1. Non-addressed commands

When CB12 (ATC) is not set, all terminals respond, i.e. Global command. 2. Addressed command.

When CB12 (ATC) is set, only currently selected terminal responds to the command.

Claims

1. A security and control system including a central controller, a plurality of send and/or receive units connected thereto, and a plurality of locks, each lock being associated with a send/receive unit and with mechanism for opening the lock on receipt of a suitable signal from that unit, the send and/or receive units being connected to the central controller for operation thereby.

2. A system according to claim 1, wherein the send/receive units are self-contained electronic units.

3. A system according to claim 2, wherein each self-contained electronic unit has its own power supply.

4. A system according to claim 2 or 3, wherein each self-contained electronic unit has a back-up power supply.

5. A system according to any one of claims 1 to , wherein each send/receive unit includes a card reader which reads information from a card and passes that information to the central controller.

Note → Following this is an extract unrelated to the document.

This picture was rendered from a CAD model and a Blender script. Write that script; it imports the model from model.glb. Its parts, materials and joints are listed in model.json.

6. A system according to any one of claims 1 to 5, wherein the central controller and send/receive units are connected via a ring system.

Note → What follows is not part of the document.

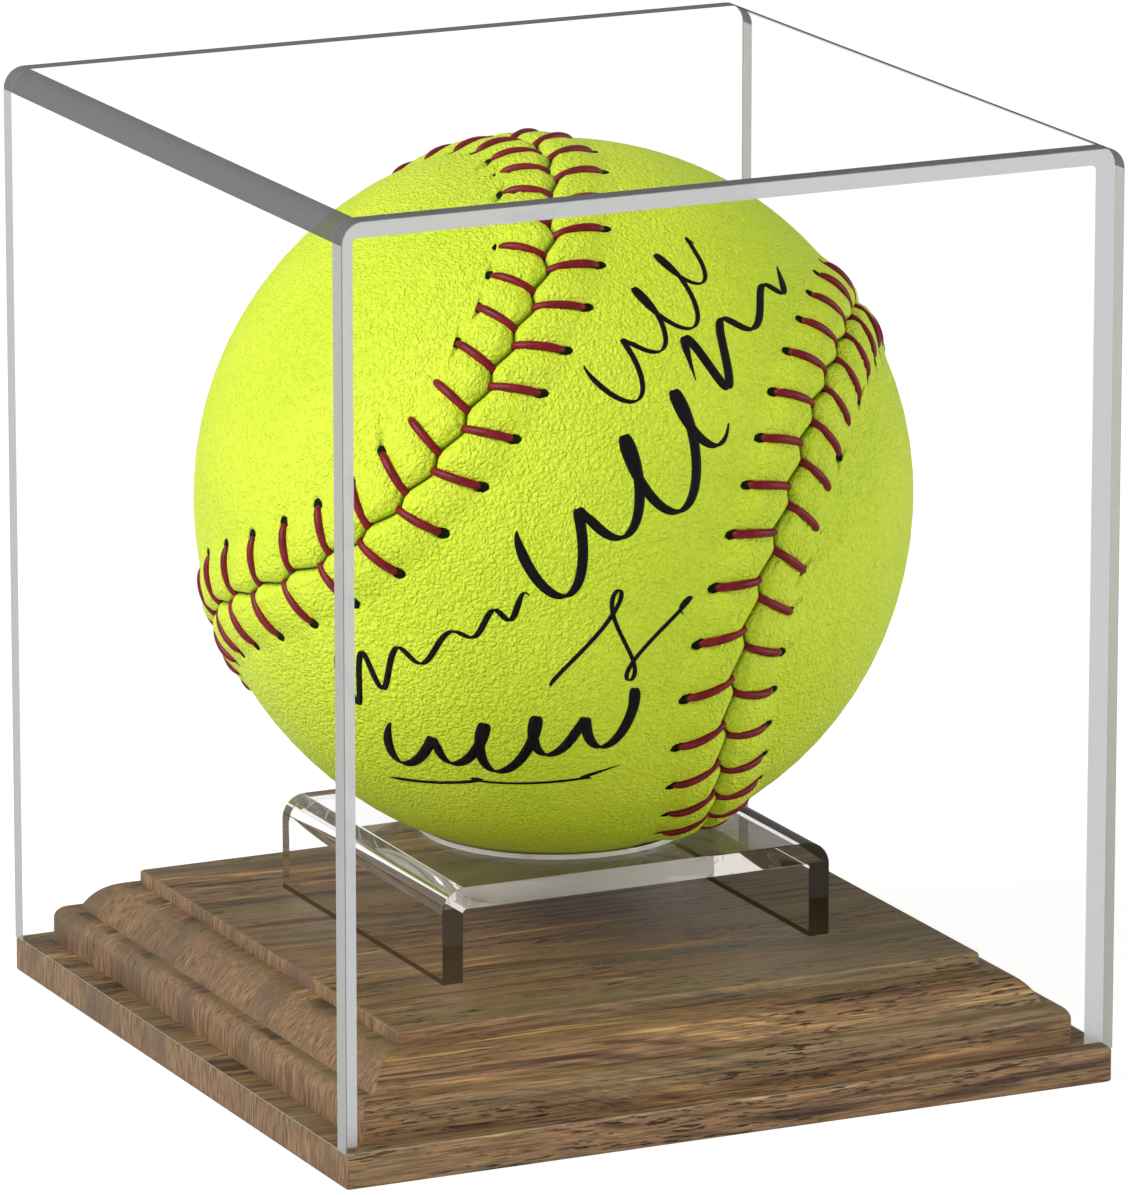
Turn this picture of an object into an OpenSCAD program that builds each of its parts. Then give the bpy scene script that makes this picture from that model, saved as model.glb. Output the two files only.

7. A system according to any one of the preceding claims, wherein each send/receive unit includes a numeric keypad.

8. A system according to any one of the preceding claims, including an electronic combination lock system.

9. An electronic safe installation comprising a container having a lock associated therewith to enable or prevent access to the container, the lock being electronically controlled and adapted to operate only in response to a code entered by a user, and which corresponds to a code previously taught the system by the user, and wherein the system will respond only to such code for a given period of time, and thereafter may be opened using a different code.

10. An installation according to claim 9, including a single board microprocessor control unit.

11. An installation according to claim 9 or 10, including a keypad which is used both to enter the code into the system and to operate the lock.